Q: So are there any crystal ball predictions you can think of based on having gone through a similar process in another content industry?

 

A: In the book industry, once there was a reliable, trustworthy, and industry-standard, machine-readable "hub" of core metadata, a lot of other tools got built around that. Once that platform of data is in place, as it now is with EIDR, it can be cross-linked via APIs to create new combinations of data and to automate various pieces of the content discovery and distribution lifecycle.

 

In the book industry, a number of tools emerged, for example, starting with eventually eliminating the need for all of those spreadsheets.
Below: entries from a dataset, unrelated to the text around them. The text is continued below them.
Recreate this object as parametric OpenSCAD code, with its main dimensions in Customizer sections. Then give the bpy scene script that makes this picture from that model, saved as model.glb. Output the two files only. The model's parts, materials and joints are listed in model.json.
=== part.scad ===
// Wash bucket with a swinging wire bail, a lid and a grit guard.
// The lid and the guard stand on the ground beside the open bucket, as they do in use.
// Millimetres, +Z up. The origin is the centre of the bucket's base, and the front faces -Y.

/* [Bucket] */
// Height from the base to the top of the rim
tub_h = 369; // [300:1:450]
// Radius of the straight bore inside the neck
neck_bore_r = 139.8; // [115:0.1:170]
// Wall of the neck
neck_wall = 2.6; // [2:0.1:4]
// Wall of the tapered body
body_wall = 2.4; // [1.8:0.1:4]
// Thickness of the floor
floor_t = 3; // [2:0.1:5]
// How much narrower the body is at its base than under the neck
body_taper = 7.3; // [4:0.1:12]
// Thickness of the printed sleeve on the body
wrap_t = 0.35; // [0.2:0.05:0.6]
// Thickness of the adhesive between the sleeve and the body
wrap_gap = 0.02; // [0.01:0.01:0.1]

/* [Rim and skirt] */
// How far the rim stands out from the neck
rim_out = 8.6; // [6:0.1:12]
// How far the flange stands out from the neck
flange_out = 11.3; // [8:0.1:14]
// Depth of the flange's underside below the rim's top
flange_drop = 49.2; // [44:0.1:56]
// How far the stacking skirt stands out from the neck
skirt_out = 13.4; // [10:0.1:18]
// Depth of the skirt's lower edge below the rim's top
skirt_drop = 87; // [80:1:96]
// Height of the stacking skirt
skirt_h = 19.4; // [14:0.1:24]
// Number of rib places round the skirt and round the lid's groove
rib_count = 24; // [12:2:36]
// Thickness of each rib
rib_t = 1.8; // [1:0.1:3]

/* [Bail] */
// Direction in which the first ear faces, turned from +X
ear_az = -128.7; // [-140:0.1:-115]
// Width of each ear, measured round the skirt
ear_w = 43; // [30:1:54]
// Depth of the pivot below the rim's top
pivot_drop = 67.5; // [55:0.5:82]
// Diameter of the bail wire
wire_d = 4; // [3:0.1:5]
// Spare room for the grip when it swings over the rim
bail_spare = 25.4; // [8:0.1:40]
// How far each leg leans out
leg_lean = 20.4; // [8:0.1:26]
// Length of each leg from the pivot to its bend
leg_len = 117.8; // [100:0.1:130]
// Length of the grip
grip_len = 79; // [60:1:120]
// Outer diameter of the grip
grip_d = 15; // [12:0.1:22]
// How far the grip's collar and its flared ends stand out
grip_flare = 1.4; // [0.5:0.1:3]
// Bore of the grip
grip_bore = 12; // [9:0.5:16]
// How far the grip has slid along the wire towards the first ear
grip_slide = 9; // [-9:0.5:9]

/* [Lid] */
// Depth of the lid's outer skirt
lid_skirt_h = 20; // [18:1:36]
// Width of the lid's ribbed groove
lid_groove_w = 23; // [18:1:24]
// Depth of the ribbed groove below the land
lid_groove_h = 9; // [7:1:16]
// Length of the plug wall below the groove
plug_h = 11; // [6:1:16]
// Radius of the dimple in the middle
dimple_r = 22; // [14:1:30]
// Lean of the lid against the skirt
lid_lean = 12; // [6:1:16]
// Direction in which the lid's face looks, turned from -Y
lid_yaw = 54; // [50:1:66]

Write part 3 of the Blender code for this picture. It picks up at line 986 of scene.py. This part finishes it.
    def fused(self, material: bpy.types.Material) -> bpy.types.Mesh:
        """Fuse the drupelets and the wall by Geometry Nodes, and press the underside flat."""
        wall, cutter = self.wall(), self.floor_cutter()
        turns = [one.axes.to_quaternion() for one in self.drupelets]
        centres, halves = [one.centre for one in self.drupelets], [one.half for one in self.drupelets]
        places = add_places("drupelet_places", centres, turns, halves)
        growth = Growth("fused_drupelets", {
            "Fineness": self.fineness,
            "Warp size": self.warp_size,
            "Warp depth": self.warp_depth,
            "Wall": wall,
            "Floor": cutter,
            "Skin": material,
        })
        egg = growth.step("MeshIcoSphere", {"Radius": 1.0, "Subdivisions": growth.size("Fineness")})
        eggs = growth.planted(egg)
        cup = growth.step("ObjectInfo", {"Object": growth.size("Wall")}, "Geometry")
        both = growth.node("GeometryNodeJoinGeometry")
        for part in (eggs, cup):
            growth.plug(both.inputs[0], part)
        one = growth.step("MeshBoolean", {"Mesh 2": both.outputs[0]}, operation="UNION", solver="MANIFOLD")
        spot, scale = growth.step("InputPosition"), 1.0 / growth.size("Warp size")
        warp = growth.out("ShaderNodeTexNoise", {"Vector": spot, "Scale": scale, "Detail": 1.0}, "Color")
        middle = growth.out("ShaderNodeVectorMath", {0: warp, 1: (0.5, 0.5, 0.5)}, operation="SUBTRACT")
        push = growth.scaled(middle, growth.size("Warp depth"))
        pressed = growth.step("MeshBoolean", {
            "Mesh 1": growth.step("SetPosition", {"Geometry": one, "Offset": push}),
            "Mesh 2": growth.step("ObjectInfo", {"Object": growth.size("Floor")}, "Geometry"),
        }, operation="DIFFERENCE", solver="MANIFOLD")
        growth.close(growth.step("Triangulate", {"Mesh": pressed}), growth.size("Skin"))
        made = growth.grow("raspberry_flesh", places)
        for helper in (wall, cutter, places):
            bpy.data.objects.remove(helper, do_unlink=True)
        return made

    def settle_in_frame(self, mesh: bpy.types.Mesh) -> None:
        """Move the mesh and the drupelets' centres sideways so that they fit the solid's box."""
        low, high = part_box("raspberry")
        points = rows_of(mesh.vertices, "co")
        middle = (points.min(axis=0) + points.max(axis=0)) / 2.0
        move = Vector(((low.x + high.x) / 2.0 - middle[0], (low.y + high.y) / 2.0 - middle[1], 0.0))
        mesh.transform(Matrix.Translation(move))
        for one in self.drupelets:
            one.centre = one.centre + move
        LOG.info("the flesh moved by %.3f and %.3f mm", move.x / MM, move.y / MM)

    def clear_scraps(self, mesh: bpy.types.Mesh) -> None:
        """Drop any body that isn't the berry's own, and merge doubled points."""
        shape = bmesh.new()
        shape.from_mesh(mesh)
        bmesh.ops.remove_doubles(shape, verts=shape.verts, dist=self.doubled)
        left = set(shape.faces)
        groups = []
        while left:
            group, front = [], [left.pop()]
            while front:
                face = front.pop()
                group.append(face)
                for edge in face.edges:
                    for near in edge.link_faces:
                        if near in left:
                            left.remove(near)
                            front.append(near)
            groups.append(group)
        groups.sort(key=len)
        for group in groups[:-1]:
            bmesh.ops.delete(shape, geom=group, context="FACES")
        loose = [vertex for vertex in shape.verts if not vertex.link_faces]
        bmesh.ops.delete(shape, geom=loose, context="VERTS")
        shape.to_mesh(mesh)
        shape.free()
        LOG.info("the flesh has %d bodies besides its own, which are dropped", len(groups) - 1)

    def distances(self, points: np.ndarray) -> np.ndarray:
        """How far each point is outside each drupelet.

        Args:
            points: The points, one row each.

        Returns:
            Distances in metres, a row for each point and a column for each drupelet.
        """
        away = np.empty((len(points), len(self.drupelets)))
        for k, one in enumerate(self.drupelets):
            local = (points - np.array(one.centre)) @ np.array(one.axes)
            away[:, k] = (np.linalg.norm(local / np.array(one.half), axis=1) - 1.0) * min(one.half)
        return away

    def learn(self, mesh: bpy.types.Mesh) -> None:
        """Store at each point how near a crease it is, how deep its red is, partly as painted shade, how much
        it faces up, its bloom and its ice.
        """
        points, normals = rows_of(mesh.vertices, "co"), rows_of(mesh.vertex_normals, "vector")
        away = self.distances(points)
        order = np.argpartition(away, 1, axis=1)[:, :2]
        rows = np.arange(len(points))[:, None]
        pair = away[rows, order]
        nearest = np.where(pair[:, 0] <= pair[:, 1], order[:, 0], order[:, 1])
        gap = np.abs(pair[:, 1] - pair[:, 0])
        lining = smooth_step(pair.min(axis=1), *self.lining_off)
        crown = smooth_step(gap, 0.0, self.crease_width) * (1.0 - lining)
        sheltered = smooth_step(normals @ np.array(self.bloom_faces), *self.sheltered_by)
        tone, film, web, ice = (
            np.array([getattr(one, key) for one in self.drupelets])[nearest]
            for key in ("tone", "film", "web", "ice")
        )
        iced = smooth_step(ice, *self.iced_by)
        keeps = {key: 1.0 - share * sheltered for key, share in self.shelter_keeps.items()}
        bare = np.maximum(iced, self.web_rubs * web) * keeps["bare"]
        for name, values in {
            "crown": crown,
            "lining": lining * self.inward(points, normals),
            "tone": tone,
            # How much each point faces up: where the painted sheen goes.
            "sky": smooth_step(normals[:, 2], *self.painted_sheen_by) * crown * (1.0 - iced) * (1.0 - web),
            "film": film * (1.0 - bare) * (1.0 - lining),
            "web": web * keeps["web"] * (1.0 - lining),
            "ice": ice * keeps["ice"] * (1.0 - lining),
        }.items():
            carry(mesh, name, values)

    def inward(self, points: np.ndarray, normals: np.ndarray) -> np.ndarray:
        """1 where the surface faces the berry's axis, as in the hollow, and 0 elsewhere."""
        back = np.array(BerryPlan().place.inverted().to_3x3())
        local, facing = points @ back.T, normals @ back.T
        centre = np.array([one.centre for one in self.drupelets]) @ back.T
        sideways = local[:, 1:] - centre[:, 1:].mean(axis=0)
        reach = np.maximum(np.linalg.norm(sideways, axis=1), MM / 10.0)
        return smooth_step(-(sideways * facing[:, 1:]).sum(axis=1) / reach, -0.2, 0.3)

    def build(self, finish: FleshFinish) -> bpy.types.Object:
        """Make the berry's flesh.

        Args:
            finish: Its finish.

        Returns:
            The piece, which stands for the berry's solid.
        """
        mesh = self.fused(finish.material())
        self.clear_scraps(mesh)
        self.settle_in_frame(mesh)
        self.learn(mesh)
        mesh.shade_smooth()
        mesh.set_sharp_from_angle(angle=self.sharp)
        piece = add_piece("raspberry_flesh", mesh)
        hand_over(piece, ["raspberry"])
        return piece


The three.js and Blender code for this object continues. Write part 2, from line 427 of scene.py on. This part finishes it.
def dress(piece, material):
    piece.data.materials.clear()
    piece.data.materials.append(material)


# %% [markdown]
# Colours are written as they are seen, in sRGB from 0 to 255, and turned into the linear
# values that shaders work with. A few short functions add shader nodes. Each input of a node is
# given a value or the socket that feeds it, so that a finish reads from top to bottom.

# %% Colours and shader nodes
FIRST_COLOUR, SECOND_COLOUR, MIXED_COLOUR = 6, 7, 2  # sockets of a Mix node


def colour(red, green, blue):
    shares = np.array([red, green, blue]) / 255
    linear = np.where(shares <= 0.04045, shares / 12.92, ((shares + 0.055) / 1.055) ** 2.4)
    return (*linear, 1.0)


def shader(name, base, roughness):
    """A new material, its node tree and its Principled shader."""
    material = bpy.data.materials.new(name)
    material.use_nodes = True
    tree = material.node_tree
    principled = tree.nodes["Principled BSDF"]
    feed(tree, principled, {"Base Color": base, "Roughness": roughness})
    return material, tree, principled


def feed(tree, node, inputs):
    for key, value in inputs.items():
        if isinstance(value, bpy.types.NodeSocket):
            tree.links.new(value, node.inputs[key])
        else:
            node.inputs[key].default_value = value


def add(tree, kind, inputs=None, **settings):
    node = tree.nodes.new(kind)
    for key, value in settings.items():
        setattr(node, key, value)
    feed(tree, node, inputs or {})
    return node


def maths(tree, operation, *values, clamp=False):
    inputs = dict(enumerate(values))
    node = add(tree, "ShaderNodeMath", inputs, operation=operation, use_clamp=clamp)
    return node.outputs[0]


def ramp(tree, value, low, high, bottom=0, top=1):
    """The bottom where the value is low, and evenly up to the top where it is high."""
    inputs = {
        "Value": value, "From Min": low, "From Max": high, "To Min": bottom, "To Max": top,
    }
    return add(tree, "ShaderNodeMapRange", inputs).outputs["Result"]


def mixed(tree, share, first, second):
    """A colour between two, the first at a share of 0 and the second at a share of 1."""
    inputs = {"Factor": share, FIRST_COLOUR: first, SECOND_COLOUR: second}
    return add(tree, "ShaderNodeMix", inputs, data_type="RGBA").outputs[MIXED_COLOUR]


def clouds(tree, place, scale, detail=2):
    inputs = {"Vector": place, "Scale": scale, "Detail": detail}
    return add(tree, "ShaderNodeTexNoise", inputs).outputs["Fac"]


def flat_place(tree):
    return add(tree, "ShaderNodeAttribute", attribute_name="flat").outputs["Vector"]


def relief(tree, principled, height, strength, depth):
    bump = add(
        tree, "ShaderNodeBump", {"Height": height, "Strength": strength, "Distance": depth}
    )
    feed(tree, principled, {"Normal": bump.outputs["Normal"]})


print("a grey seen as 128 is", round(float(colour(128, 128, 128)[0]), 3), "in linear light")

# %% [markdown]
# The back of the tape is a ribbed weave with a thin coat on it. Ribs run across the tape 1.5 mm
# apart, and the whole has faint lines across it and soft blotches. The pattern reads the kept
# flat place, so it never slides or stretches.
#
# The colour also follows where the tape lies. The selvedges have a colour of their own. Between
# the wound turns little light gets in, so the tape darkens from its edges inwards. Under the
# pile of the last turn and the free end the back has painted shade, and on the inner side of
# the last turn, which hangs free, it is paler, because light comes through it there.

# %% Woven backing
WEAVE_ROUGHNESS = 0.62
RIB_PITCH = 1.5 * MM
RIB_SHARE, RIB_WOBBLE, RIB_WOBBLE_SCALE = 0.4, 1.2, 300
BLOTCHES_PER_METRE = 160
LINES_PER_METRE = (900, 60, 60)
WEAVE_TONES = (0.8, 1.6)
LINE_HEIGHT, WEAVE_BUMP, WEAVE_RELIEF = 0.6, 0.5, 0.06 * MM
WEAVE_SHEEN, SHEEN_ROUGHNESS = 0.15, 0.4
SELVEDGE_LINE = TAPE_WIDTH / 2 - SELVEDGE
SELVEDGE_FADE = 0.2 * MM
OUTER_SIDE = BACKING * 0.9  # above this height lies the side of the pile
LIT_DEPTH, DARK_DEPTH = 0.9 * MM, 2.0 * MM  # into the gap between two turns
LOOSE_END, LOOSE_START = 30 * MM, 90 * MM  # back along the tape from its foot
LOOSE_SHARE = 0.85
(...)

Once all the necessary data is there, the platforms and partners that need it will build tools to automate the import of that metadata to their platforms, and that's vastly more efficient than having to deal with each content creator individually. For the fields above and beyond what is in EIDR – keywords is just one example – maybe you still have to send that data over to the partner, but that piece can get automated, too, and linked to the appropriate EIDR ID using APIs. This is already happening, at PBS we've already had platforms saying that rather than receive the data directly from PBS, they'd rather just get the EIDR IDs. That's easier for everyone. Eventually, in the book industry, tools emerged that made it really easy for content creators to push out their metadata using XML, without ever having to learn XML or even understand what it was – and then no more spreadsheets.

 

 

The next thing that happens, or it did in the book industry, is that once that data is there, tools get built that content creators or distributors will find useful enough to pay for. In the book industry, push-button catalogs became a thing publishers were more than happy to pay for, and the company that created that tool created another tool for book reviewers and media to use to get advance access to e-books so they could review the books pre-publication, and they created tools leveraging the same data for independent bookstores because it made ordering books so much easier. So my bet is that lots of new services will appear that leverage this single source of truth getting built with EIDR, and as was the case in the book world, the key to getting past the spreadsheets and the need to hassle with metadata is, ironically, the metadata itself. Embrace the metadata, and the metadata will (eventually) set you free.